Cr Ekins said that one of the things that came up in the Floodplain Committee was the use of CCTV cameras to provide an accessible dashboard with live feeds of where floods were up to at various gauges. ‘That’s kind of information that people really thirsty for. So, I was really pleased to see in the staff comment here that we’re going to continue to try and access funding and I know that our Floodplain Committee will do everything it can to progress the Floodplain Risk Management Plan.
Cr Cook added to Cr Big Rob’s motion that LCC also apply for the 2022 grant which closes on May 5.
She as also suggested to the GM that a footnote be added to the application suggesting that their previous response denying Council’s application was also premature considering what happened in Lismore after Council received their letter [the floods].

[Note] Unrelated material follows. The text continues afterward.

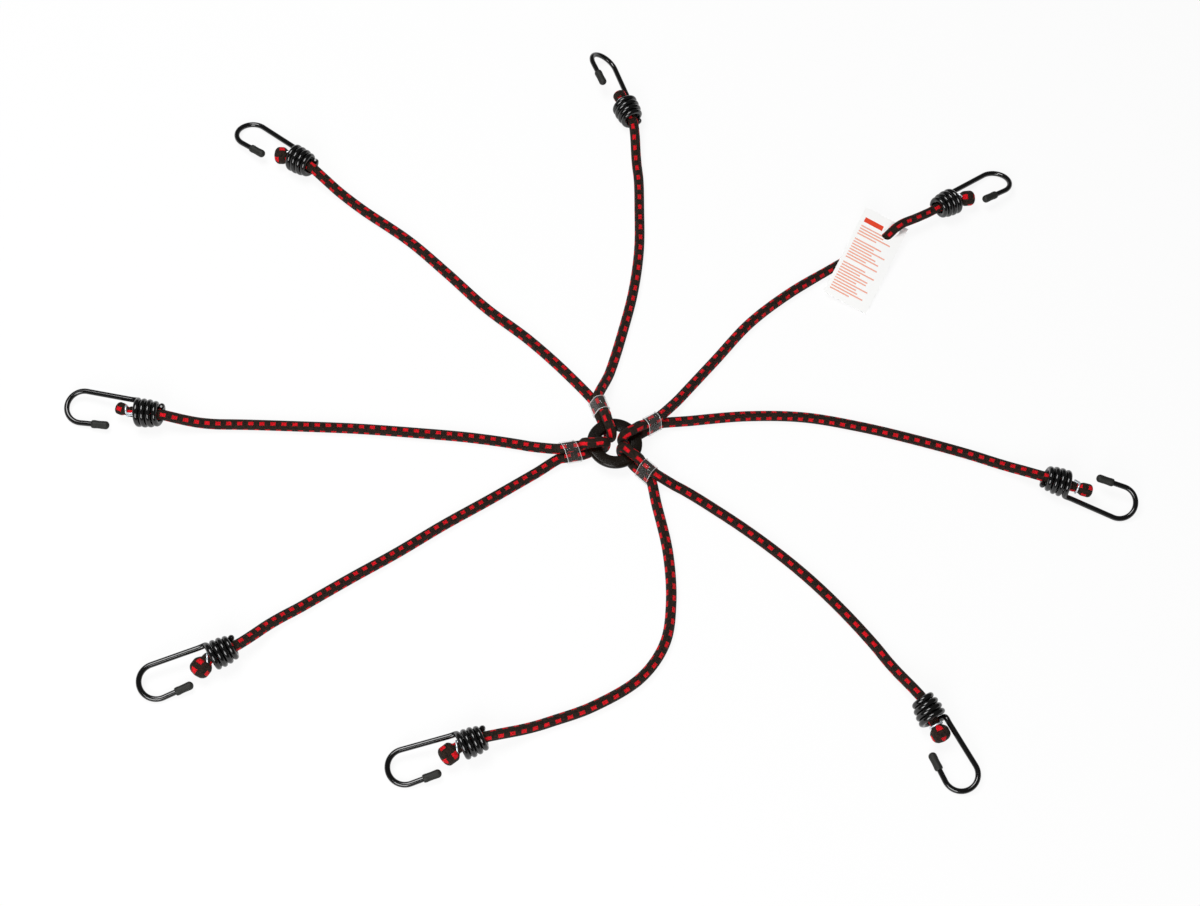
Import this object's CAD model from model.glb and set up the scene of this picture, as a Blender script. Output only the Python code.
"""Multi-arm bungee strap: cords, centre ring, clear sleeves, coated wire hooks, rubber caps and hang tag."""

import math

import bmesh
import bpy
import numpy as np
from mathutils import Matrix, Vector

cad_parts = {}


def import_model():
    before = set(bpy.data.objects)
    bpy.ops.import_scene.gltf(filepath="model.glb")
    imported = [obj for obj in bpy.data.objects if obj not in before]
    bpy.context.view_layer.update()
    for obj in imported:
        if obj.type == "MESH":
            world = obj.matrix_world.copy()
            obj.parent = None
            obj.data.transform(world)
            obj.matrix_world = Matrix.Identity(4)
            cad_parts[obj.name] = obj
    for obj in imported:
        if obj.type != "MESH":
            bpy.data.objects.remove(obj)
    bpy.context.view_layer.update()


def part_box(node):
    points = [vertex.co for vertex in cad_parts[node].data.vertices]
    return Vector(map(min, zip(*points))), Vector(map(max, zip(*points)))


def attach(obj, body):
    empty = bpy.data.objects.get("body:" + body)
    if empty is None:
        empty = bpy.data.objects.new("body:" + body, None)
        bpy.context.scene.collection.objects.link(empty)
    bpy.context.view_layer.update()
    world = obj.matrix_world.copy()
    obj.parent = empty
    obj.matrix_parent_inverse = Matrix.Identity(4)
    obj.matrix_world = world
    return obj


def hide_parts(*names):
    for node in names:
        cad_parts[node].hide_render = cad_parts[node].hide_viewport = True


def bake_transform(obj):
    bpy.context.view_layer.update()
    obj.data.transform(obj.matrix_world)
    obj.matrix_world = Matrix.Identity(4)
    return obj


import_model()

MM = 0.001
TURN = 2 * math.pi

# Sizes of the real pieces, in millimetres and degrees
CORD = 8.0
SHEATH = 0.15  # by which the braid stands out of the cord
CLEARANCE = 0.3
STRAND_SPACING = CORD + CLEARANCE
RING_OUTER, RING_INNER, RING_THICKNESS = 22.0, 12.0, 5.0
RING_OUTER_BEVEL, RING_INNER_BEVEL, RING_ROUNDING = 1.3, 0.8, 0.5
RING_CLEARANCE = 0.45
RING_BOTTOM = CORD + RING_CLEARANCE
SLEEVE_LENGTH, SLEEVE_WALL, SLEEVE_LEAD, SLEEVE_EDGE = 11.5, 0.9, 1.2, 0.15
SLEEVE_BORE = (CORD / 2 + CLEARANCE) / math.cos(math.pi / 14)
FORK, DROP = 9.0, 18.0  # past the sleeve, where arm and loop part, and over which an arm comes down
WIRE = 4.3
COIL_TURNS, COIL_PITCH, COIL_WIDE, COIL_NARROW, COIL_SWELL = 4, 4.75, 9.1, 6.65, 0.7
COIL_LENGTH = COIL_TURNS * COIL_PITCH
COIL_THICKNESS = 1.08  # of the wire as it lies in the coil
EXIT_ANGLE, EXIT_LENGTH, EXIT_REACH = 32.0, 7.0, 5.2
SHANK_OFFSET, BEND_RADIUS, BEND_DISTANCE, LEG = 9.9, 13.0, 44.1, 9.4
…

Cr Krieg asked for a vote on the motion which was passed unanimously.
*The Echo is still awaiting a response from the BoM media team.
Something it seems everyone can agree on: we need more stream gauges and better data, interwoven with local knowledge on how to interpret that data. This should go hand in hand with many more rain-gauges across the catchment. Most of all the whole system needs true resilience , with toughened hardware, toughened communication networks, and multiple fail-over mechanisms, including the fallback of manual readings.
That some data collector/transmitters weren’t working , and others failed, tells us we can and MUST improve.
Perhaps it’s time for one national body to have responsibility for such data collection and its free, real-time publication. The scattered approach to responsibility clearly hasn’t worked. That data gathered could then be used by multiple entities to use in, and improve, varying predictive models., while being free for all to examine. A kind of competitive modelling scenario – as we already see some developing.